Jakarta, Gatra.com - Dampak isu perang dagang antara Tiongkok dan Amerika Serikat (AS) dianggap sebagai suatu daya yang telah merubah tatanan alur ekonomi secara global. Tiongkok dan AS bergerak untuk mendapatkan dukungan negara-negara lain di dunia masuk ke kubunya masing-masing
"Itensitas tekanan ekonomi global yang terjadi akibat perang dagang telah mendorong banyak perubahan terhadap model kerjasama baik regionalisme maupun multilateralisme," kata Direktur Eksekutif Indonesia for Global Justice (IGJ), Rachmi Hertanti di Jakarta, Jumat (2/8).

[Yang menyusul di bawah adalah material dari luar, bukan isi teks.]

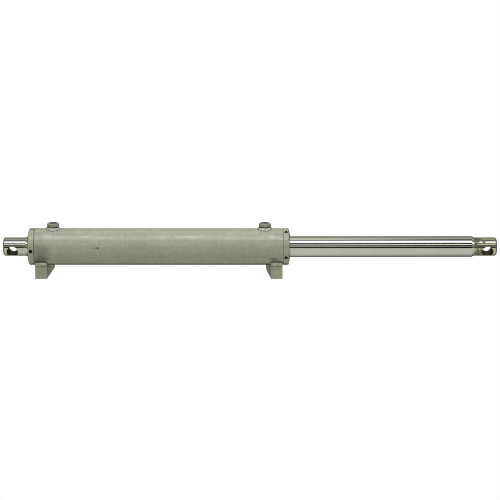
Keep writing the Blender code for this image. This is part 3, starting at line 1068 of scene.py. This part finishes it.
# ---- everything -----------------------------------------------------------------------
def hidden_pieces(finishes):
    """The nodes that stay as they are get their own materials."""
    slots = {part["node"]: part["material_slot"] for part in frame["record"]["subparts"]}
    for name, node in frame["nodes"].items():
        if slots[name] not in finishes:
            continue
        node.data.materials.clear()
        node.data.materials.append(finishes[slots[name]])


def main():
    camera()
    studio_world()
    floor()
    softbox()
    enamel = paint("barrel_enamel", 0.54, BARREL_MARKS, PAINTED_SHADE_SPOTS, SMOOTH_AND_HIGHLIGHT_PATCHES)
    trim = paint("trim_enamel", 0.46, GLAND_MARKS)
    # painted shade: the ports' enamel is the same paint made darker
    port_shaded_enamel = paint("port_enamel_painted_shade", 0.46, (), depth=0.75)
    # the weld toes: soot, and painted shade in the crevices beside the beads
    toe = plain_finish("weld_toe_soot_and_shade", (0.05, 0.05, 0.035), 0.5)
    port_bead = weld_paint("port_weld_paint", 0.34)
    foot_bead = weld_paint("foot_weld_paint", 0.27)
    rubber = plain_finish("rubber", (0.02, 0.02, 0.021), 0.6)
    # painted shade: near-black in the spanner holes and the ports' bores; grime in the glands'
    # seams
    grime_and_shade = plain_finish("grimy_hole_and_painted_shade", (0.015, 0.015, 0.012), 0.8, gloss=0.1)
    hidden_pieces(
        {
            "ductile_iron": plain_finish("ductile_iron", (0.2, 0.2, 0.2), 0.45, 1.0),
            "spring_steel": plain_finish("spring_steel", (0.1, 0.1, 0.11), 0.4, 1.0),
            "bronze": plain_finish("bronze", (0.45, 0.3, 0.14), 0.4, 1.0),
            "ptfe": plain_finish("ptfe", (0.21, 0.15, 0.09), 0.4),
            "phenolic": plain_finish("phenolic", (0.3, 0.19, 0.08), 0.6, grain=0.8),
            "rubber": rubber,
            "polyurethane": plain_finish("polyurethane", (0.05, 0.09, 0.16), 0.45),
        }
    )
    barrel_tube(enamel)
    for name, side in SIDES:
        gland(name, side, trim, grime_and_shade)
        port_boss(name, side, port_shaded_enamel, grime_and_shade)
        mounting_foot(name, side, trim)
        port_weld(name, side, [port_bead, toe])
        foot_weld(name, side, [foot_bead, toe])
        rod_wiper(name, side, rubber)
    left_steel = stub_steel(
        "left_stub_steel",
        clean=(0.55, 0.545, 0.53),
        stain=(0.22, 0.18, 0.12),
        amount=-0.08,
        clear_at=-525,
        stained_at=-493,
    )
    right_steel = stub_steel(
        "right_stub_steel",
        clean=(0.53, 0.515, 0.43),
        stain=(0.17, 0.155, 0.095),
        amount=0.10,
        clear_at=530,
        stained_at=493,
    )
    rod(chrome(), left_steel, right_steel, rusty_bore())


main()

Rachmi melihat pusaran pertarungan diantara dua kekuatan ekonomi dunia, ini mau tidak telah menarik negara-negara diluarnya, khususnya negara berkembang, untuk mengambil sikap dan strategi diplomasi, yang bisa jadi memilih diantara satu kekuatan atau tidak memilih satu kekuatan pun.
"Semangat south to south cooperation (kerja sama antar negara selatan) bisa jadi adalah pilihan yang mendorong perseteruan dua kubu saat ini dalam perang dagang," kata Rachmi.

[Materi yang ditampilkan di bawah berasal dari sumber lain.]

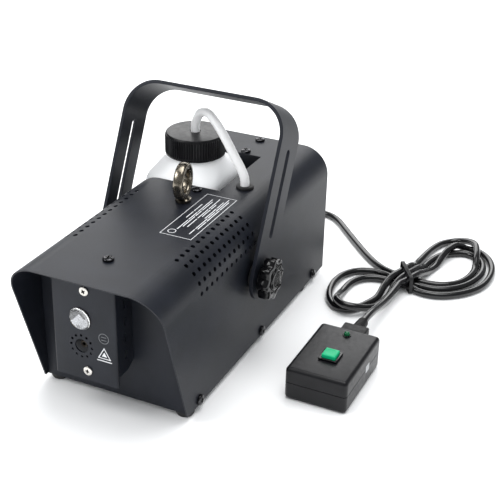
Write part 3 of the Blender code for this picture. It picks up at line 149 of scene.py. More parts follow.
# The surround lights the object in full, but shows only dimly in its reflections.
rays = sky.nodes.new("ShaderNodeLightPath")
dimmed = sky.nodes.new("ShaderNodeMapRange")
dimmed.inputs["To Min"].default_value = 1.0
dimmed.inputs["To Max"].default_value = 0.26
sky.links.new(rays.outputs["Is Glossy Ray"], dimmed.inputs["Value"])
sky.links.new(dimmed.outputs["Result"], sky.nodes["Background"].inputs["Strength"])
sky.nodes["Background"].inputs["Color"].default_value = (0.96, 0.98, 1.0, 1.0)
scene.view_settings.view_transform = "Standard"

# %% [markdown]
# ## Materials
# Every material is made of shader nodes in object coordinates, with patterns sized in
# millimetres.


# %% Shader helpers
def linear(code):
    """A linear colour from an sRGB hex code."""
    parts = [int(code[i:i + 2], 16) / 255 for i in (1, 3, 5)]
    return (*[c / 12.92 if c <= 0.04045 else ((c + 0.055) / 1.055) ** 2.4 for c in parts], 1.0)


def node(tree, kind, settings=(), **inputs):
    """Adds a node; an input is a value or the socket to link to it, and _ stands for a space."""
    made = tree.nodes.new(kind)
    for key, value in settings:
        setattr(made, key, value)
    for key, value in inputs.items():
        socket = made.inputs[int(key[2:]) if key.startswith("in") else key.replace("_", " ")]
        if isinstance(value, bpy.types.NodeSocket):
            tree.links.new(value, socket)
        else:
            socket.default_value = value
    return made


def empty_material(name):
    material = bpy.data.materials.new(name)
    material.use_nodes = True
    tree = material.node_tree
    tree.nodes.clear()
    return material, tree, node(tree, "ShaderNodeTexCoord").outputs["Object"]


def grain(tree, place, size_mm, detail=2.0, stretch=None):
    """Noise whose features are about size_mm across."""
    if stretch is not None:
        place = node(tree, "ShaderNodeMapping", Vector=place, Scale=stretch).outputs["Vector"]
    return node(tree, "ShaderNodeTexNoise", Vector=place, Scale=1000.0 / size_mm,
                Detail=detail).outputs["Fac"]


def spread(tree, factor, low, high, start=0.3, end=0.7):
    """A value between low and high that follows a factor."""
    return node(tree, "ShaderNodeMapRange", Value=factor, From_Min=start, From_Max=end,
                To_Min=low, To_Max=high).outputs["Result"]


def two_tone(tree, factor, dark, light):
    ramp = node(tree, "ShaderNodeValToRGB", Fac=factor)
    ramp.color_ramp.elements[0].color = linear(dark)
    ramp.color_ramp.elements[1].color = linear(light)
    ramp.color_ramp.elements[0].position, ramp.color_ramp.elements[1].position = 0.35, 0.65
    return ramp.outputs["Color"]


def surface(tree, relief=None, depth_mm=0.05, strength=0.5, **inputs):
    """The principled shader, with an optional relief, linked to the material's output."""
    if relief is not None:
        inputs["Normal"] = node(tree, "ShaderNodeBump", Height=relief, Strength=strength,
                                Distance=depth_mm * MM).outputs["Normal"]
    shader = node(tree, "ShaderNodeBsdfPrincipled", **inputs)
    node(tree, "ShaderNodeOutputMaterial", Surface=shader.outputs["BSDF"])
    return shader


def powder(name, dark, light, rough_low, rough_high):
    """Powder paint: a fine orange-peel relief and slight changes of gloss."""
    material, tree, place = empty_material(name)
    fine, broad = grain(tree, place, 0.55, 3.0), grain(tree, place, 24.0)
    surface(tree, fine, 0.06, 0.45, Base_Color=two_tone(tree, broad, dark, light),
            Specular_IOR_Level=0.26, Roughness=spread(tree, fine, rough_low, rough_high))
    return material


def plastic(name, dark, light, rough_low, rough_high, texture_mm=0.0, depth_mm=0.03, coat=0.0,
            shine=0.5):
    """Moulded plastic or rubber, with a spark texture when texture_mm is given."""
    material, tree, place = empty_material(name)
    broad = grain(tree, place, 12.0)
    relief = grain(tree, place, texture_mm) if texture_mm else None
    surface(tree, relief, depth_mm, 0.5, Base_Color=two_tone(tree, broad, dark, light),
            Roughness=spread(tree, grain(tree, place, 3.0), rough_low, rough_high),
            Coat_Weight=coat, Coat_Roughness=0.08, Specular_IOR_Level=shine)
    return material


def metal(name, dark, light, rough_low, rough_high, grain_mm=1.5, stretch=None):
    """Bare or plated metal with fine marks."""
    material, tree, place = empty_material(name)
    marks = grain(tree, place, grain_mm, 4.0, stretch)
    surface(tree, marks, 0.01, 0.3, Base_Color=two_tone(tree, grain(tree, place, 6.0), dark, light),
            Roughness=spread(tree, marks, rough_low, rough_high), Metallic=1.0)
    return material


def clear(name, colour, roughness, transmission, alpha=1.0, ior=1.5, subsurface=0.0):
    """Clear or milky plastic."""
    material, tree, place = empty_material(name)
    surface(tree, grain(tree, place, 8.0), 0.02, 0.2, Base_Color=linear(colour),
            Roughness=roughness, Transmission_Weight=transmission, Alpha=alpha, IOR=ior,
            Subsurface_Weight=subsurface, Subsurface_Scale=0.004,
            Subsurface_Radius=(1.0, 1.0, 1.0))
    return material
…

Berkaca pada momen perang dingin antara Uni Soviet dan AS, dimana Indonesia menjadi penggerak negara non-blok, Rachmi berpandangan Indonesia memiliki kesempatan untuk membangun kembali semangat negara-negara selatan di dalam perang dagang kali ini.
Namun Rachmi berharap Pemerintah dapat belajar dari Regional Comprehensive Economic Partnership (RCEP), karena RCEP belum bisa dianggap sukses dalam mewujudkan kesatuan antara negara selatan.
"Mungkin, karena RCEP juga masih dipengaruhi oleh China," ujarnya.